- [Set problem]: Extract exactly the run of lines starting at the line that holds "return truffle" and ending at the line that holds "SHOULDER_DROP = 0.10 * MM", both included.
----------------------------------------
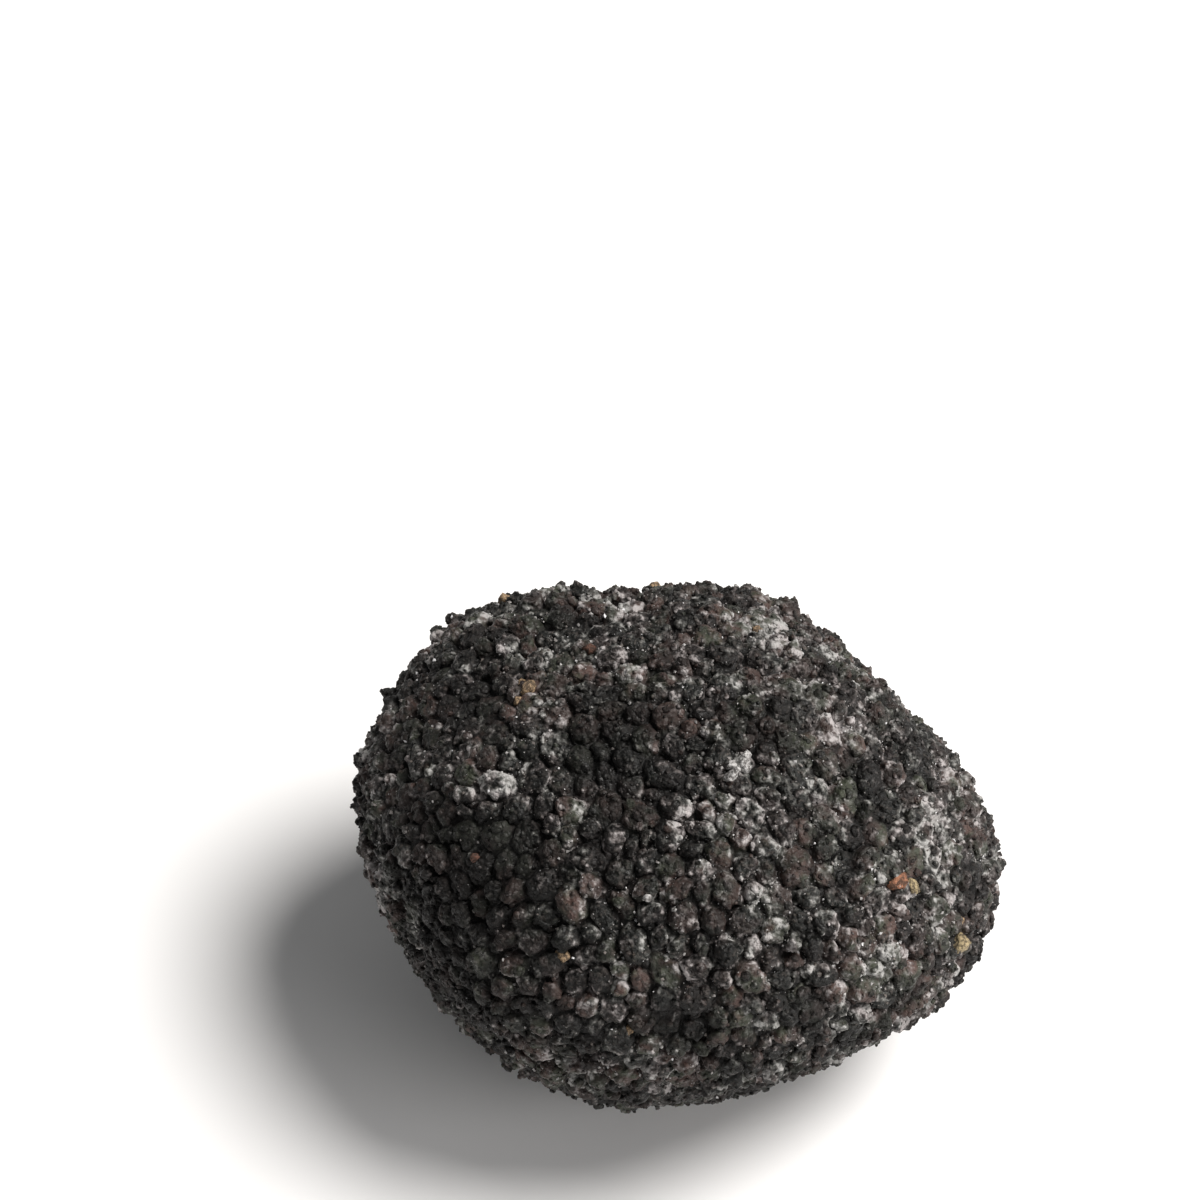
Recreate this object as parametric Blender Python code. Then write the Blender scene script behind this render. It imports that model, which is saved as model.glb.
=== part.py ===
"""A whole black truffle, as dug: a lumpy tuber set all over with low pyramidal warts.

Metres, +Z up. The truffle lies along X and rests on the small level spot under it, so the origin is
at the bottom centre of its box. It grew as one piece, so it is one closed solid.
"""

from math import cos
from math import radians
from math import sin

import bmesh
import bpy
import numpy as np
from mathutils import Vector
from mathutils import noise

# The whole truffle's size.
LENGTH = 0.052
DEPTH = 0.045
HEIGHT = 0.039

# How far the round underside is pressed in where the truffle rests.
PRESSED = 0.0011

# Warts: how far apart two small tops and two large ones stand, and how far the crevices lie under
# the tops as a share of the distance between them.
SMALL_WART_SPACING = 0.00135
LARGE_WART_SPACING = 0.00215
CREVICE_DEPTH_SHARE = 0.3

# Gentle waves of the whole surface, between its swellings and its warts.
WAVE_HEIGHT = 0.00035
WAVE_LENGTH = 0.008

# Darts thrown at the body to place the warts: enough to leave no room for one more.
DARTS = 30000
SEED = 11

# The middle of the body, which every direction is measured from.
MIDDLE = Vector((0, 0, HEIGHT / 2))

# Broad swellings (+) and hollows (-) of the body: bearing from +X towards +Y, elevation and angular
# reach in degrees, then height as a share of the body's radius.
SWELLINGS = (
    ("back left shoulder", 136, 27, 23, 0.100),
    ("left shoulder", 160, 12, 20, 0.035),
    ("back knob", 78, 33, 12, 0.030),
    ("back saddle", 96, 34, 11, -0.055),
    ("back right flat", 36, 21, 22, -0.125),
    ("right lobe", -18, -10, 21, 0.052),
    ("front right flat", -60, -28, 20, -0.070),
    ("front left flat", -150, -14, 26, -0.062),
    ("left ridge", -158, 48, 15, 0.040),
    ("front ridge", -120, 16, 16, 0.040),
    ("top hollow", -122, 70, 15, -0.060),
    ("top right swelling", 10, 62, 22, 0.030),
    ("front swelling", -75, 22, 26, 0.025),
    ("rear furrow", 62, -8, 13, -0.060),
    ("rear swelling", 100, -18, 20, 0.040),
    ("under hollow", 175, -42, 16, -0.040),
)


def direction(bearing, elevation):
    """The unit vector that points to a bearing and elevation in degrees."""
    flat = cos(radians(elevation))
    across = flat * cos(radians(bearing))
    back = flat * sin(radians(bearing))
    return np.array((across, back, sin(radians(elevation))))


def body_points(directions):
    """The body's surface in these directions from its middle, before it is pressed level."""
    share = np.ones(len(directions))
    for _, bearing, elevation, reach, height in SWELLINGS:
        angle = np.arccos(np.clip(directions @ direction(bearing, elevation), -1, 1))
        share += height * np.exp(-((angle / radians(reach)) ** 2))
    half_size = np.array((LENGTH, DEPTH, HEIGHT + PRESSED)) / 2
    points = directions * half_size * share[:, None]
    waves = np.array([noise.noise(Vector(point) / WAVE_LENGTH) for point in points])
    return points + directions * (WAVE_HEIGHT * waves)[:, None]


def wart_tops():
    """The tops of the warts: darts thrown at the body, each kept where it has room."""
    rng = np.random.default_rng(SEED)
    thrown = rng.normal(size=(DARTS, 3))
    thrown /= np.linalg.norm(thrown, axis=1)[:, None]
    places = body_points(thrown)
    spacings = rng.uniform(SMALL_WART_SPACING, LARGE_WART_SPACING, DARTS)
    kept = np.empty((0, 3))
    kept_spacings = np.empty(0)
    for place, spacing in zip(places, spacings):
        room = np.linalg.norm(kept - place, axis=1) - (kept_spacings + spacing) / 2
        if room.min(initial=1.0) > 0:
            kept = np.vstack((kept, place))
            kept_spacings = np.append(kept_spacings, spacing)
    return kept


def fitted(points):
    """The points moved and stretched to the truffle's box, with the underside still round."""
    low = points.min(axis=0)
    high = points.max(axis=0)
    size = np.array((LENGTH, DEPTH, HEIGHT + PRESSED))
    base = np.array((-LENGTH / 2, -DEPTH / 2, -PRESSED))
    return base + (points - low) / (high - low) * size


def wart_net(tops):
    """The triangles that join each wart top to its neighbours, all round the body.

    They come from the hull of the tops seen as directions, and then each top goes to its place, or
    onto the resting level if it lies under that.
    """
    net = bmesh.new()
    for top in tops:
        net.verts.new((Vector(top) - MIDDLE).normalized())
    bmesh.ops.convex_hull(net, input=net.verts)
    for vert, top in zip(net.verts, tops):
        vert.co = Vector((top[0], top[1], max(top[2], 0.0)))
    return net


def crevice_corner(face):
    """Where three warts meet: sunk under their tops, unless all three are pressed level."""
    corner = face.calc_center_median()
    if max(vert.co.z for vert in face.verts) == 0.0:
        return corner
    apart = sum(edge.calc_length() for edge in face.edges) / 3
    inward = (MIDDLE - corner).normalized()
    return corner + inward * CREVICE_DEPTH_SHARE * apart


def warted_body(tops):
    """The solid: each wart a low pyramid on the crevices round it, and the underside level."""
    net = wart_net(tops)
    body = bmesh.new()
    top_of = {vert: body.verts.new(vert.co) for vert in net.verts}
    corner_of = {face: body.verts.new(crevice_corner(face)) for face in net.faces}
    for edge in net.edges:
        for loop in edge.link_loops:
            here = corner_of[loop.face]
            there = corner_of[loop.link_loop_radial_next.face]
            body.faces.new((top_of[loop.vert], there, here))
    net.free()
    level = [face for face in body.faces if max(vert.co.z for vert in face.verts) == 0.0]
    bmesh.ops.dissolve_faces(body, faces=level, use_verts=True)
    bmesh.ops.recalc_face_normals(body, faces=body.faces)
    return body


def skin_material():
    """Black-brown, dry and matte."""
    material = bpy.data.materials.new("black_skin")
    material.use_nodes = True
    shader = material.node_tree.nodes["Principled BSDF"]
    shader.inputs["Base Color"].default_value = (0.022, 0.018, 0.016, 1.0)
    shader.inputs["Roughness"].default_value = 0.8
    shader.inputs["Metallic"].default_value = 0.0
    return material


def make_truffle():
    body = warted_body(fitted(wart_tops()))
    mesh = bpy.data.meshes.new("truffle")
    body.to_mesh(mesh)
    body.free()
    mesh.materials.append(skin_material())
    truffle = bpy.data.objects.new("truffle", mesh)
    bpy.context.scene.collection.objects.link(truffle)
    return truffle


for old in list(bpy.data.objects):
    bpy.data.objects.remove(old)
make_truffle()
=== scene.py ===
"""The finish of a whole black truffle: its cracked, warty skin, the frost and soil on it, and a set.

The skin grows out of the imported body: each of its pyramids becomes one wart. Lengths are in metres.
"""

from math import cos, pi, radians, sin

import bmesh
import bpy
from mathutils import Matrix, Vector
from mathutils.bvhtree import BVHTree


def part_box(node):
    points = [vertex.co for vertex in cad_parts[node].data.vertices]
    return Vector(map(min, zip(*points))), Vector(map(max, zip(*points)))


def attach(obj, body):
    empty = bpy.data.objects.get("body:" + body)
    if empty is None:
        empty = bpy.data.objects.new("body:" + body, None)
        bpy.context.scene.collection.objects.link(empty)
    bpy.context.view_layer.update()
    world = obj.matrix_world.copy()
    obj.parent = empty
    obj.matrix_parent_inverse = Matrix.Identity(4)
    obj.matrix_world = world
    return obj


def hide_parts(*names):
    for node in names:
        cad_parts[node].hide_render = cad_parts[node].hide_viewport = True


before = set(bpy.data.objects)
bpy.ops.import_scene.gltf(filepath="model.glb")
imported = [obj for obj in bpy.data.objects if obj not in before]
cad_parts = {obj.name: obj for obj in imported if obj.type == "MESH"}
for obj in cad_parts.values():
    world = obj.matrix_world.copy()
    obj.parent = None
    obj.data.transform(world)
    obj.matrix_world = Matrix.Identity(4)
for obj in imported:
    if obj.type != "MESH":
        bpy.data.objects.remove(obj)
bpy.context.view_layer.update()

MM = 0.001
LOW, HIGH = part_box("truffle")
MIDDLE = (LOW + HIGH) / 2

# Skin: warts and the crevices between them.
MERGE = 0.002 * MM
TOP_STANDS_OUT = 0.05 * MM
REST_LEVEL = 0.05 * MM
FACING_DOWN = -0.99
BASE_WART_SPACING = 1.75 * MM
CORNER_WANDER = 0.25 * MM
TOP_WANDER = 0.35 * MM
CREVICE_DEPTH = 0.9 * MM
SHOULDER_IN = 0.12
CROWN_IN = 0.5
SKIN_SEED = 4

# How far a wart's height strays either way, how far some crowns are caved in, how far the rest stand
# out, and how much lower the shoulders lie.
RISE = 0.30 * MM
CAVED_IN = 0.35 * MM
CROWN_OUT = 0.06 * MM
SHOULDER_DROP = 0.10 * MM

# Patterns of the surface: how large each one is, and how high where it has a height of its own.
DEPTH_PATTERN = 2.6 * MM
CORNER_PATTERN = 1.1 * MM
LUMP_PATTERN = 1.3 * MM
LUMP_HEIGHT = 0.5 * MM
KNOB_PATTERN = 0.75 * MM
KNOB_HEIGHT = 0.42 * MM
FINE_PATTERN = 0.35 * MM
FINE_HEIGHT = 0.42 * MM

# Seeds of the random draws, apart from those given among the sizes of each tree.
TINT_DRAW = 5
TURN_DRAW = 6
STRETCH_DRAW = 7
SIZE_DRAW = 8
FROST_DRAW = 9
RISE_DRAW = 21
CROWN_DRAW = 22
ASIDE_DRAW = 23
DUSTED_DRAW = 24

# Points tried per square metre, which is more than their spacing leaves room for.
REST_POINTS_PER_M2 = 8e6
CRUMB_POINTS_PER_M2 = 6e6

# Where frost lies thick (+) or thin (-), partly frost as it lies and partly painted light and shade:
# thicker on the lit right side, thinner on the shaded left flank, front left and top hollow. Bearing
# from +X towards +Y, elevation and reach in degrees, then how much.
FROST_AND_PAINTED_LIGHT_PLACES = (
    ("right side", -14, 25, 32, 0.10),
    ("right edge", -8, 20, 10, 0.14),
    ("front right", -45, 15, 13, 0.48),
    ("front right bulge", -68, 33, 8, 0.28),
    ("top right", 55, 56, 10, 0.20),
    ("right ridge", 4, 54, 10, 0.15),
    ("top clump", -56, 68, 4, 1.0),
    ("upper left streak", -156, 48, 5, 0.65),
    ("upper left ridge", 132, 58, 10, 0.32),
    ("back left band", 133, 24, 8, 0.25),
    ("upper front streak", -134, 51, 5, 0.40),
    ("middle front streak", -119, 46, 5, 0.40),
    ("lower front streak", -109, 37, 6, 0.35),
    ("front", -96, 34, 9, 0.22),
    ("top hollow", -136, 69, 11, -0.85),
    ("left flank", -142, 33, 13, -0.45),
    ("front left", -138, 16, 20, -0.50),
    ("low front left", -119, 15, 8, -0.25),
    ("front dark spot", -80, 44, 5, -0.35),
    ("low front dark spot", -82, 17, 5, -0.35),
    ("right dark spot", -17, 44, 6, -0.35),
    ("crown dark spot", -20, 66, 5, -0.40),
    ("back", 90, -5, 40, 0.10),
)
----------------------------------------
- [Written response]:
    return truffle


for old in list(bpy.data.objects):
    bpy.data.objects.remove(old)
make_truffle()
=== scene.py ===
"""The finish of a whole black truffle: its cracked, warty skin, the frost and soil on it, and a set.

The skin grows out of the imported body: each of its pyramids becomes one wart. Lengths are in metres.
"""

from math import cos, pi, radians, sin

import bmesh
import bpy
from mathutils import Matrix, Vector
from mathutils.bvhtree import BVHTree


def part_box(node):
    points = [vertex.co for vertex in cad_parts[node].data.vertices]
    return Vector(map(min, zip(*points))), Vector(map(max, zip(*points)))


def attach(obj, body):
    empty = bpy.data.objects.get("body:" + body)
    if empty is None:
        empty = bpy.data.objects.new("body:" + body, None)
        bpy.context.scene.collection.objects.link(empty)
    bpy.context.view_layer.update()
    world = obj.matrix_world.copy()
    obj.parent = empty
    obj.matrix_parent_inverse = Matrix.Identity(4)
    obj.matrix_world = world
    return obj


def hide_parts(*names):
    for node in names:
        cad_parts[node].hide_render = cad_parts[node].hide_viewport = True


before = set(bpy.data.objects)
bpy.ops.import_scene.gltf(filepath="model.glb")
imported = [obj for obj in bpy.data.objects if obj not in before]
cad_parts = {obj.name: obj for obj in imported if obj.type == "MESH"}
for obj in cad_parts.values():
    world = obj.matrix_world.copy()
    obj.parent = None
    obj.data.transform(world)
    obj.matrix_world = Matrix.Identity(4)
for obj in imported:
    if obj.type != "MESH":
        bpy.data.objects.remove(obj)
bpy.context.view_layer.update()

MM = 0.001
LOW, HIGH = part_box("truffle")
MIDDLE = (LOW + HIGH) / 2

# Skin: warts and the crevices between them.
MERGE = 0.002 * MM
TOP_STANDS_OUT = 0.05 * MM
REST_LEVEL = 0.05 * MM
FACING_DOWN = -0.99
BASE_WART_SPACING = 1.75 * MM
CORNER_WANDER = 0.25 * MM
TOP_WANDER = 0.35 * MM
CREVICE_DEPTH = 0.9 * MM
SHOULDER_IN = 0.12
CROWN_IN = 0.5
SKIN_SEED = 4

# How far a wart's height strays either way, how far some crowns are caved in, how far the rest stand
# out, and how much lower the shoulders lie.
RISE = 0.30 * MM
CAVED_IN = 0.35 * MM
CROWN_OUT = 0.06 * MM
SHOULDER_DROP = 0.10 * MM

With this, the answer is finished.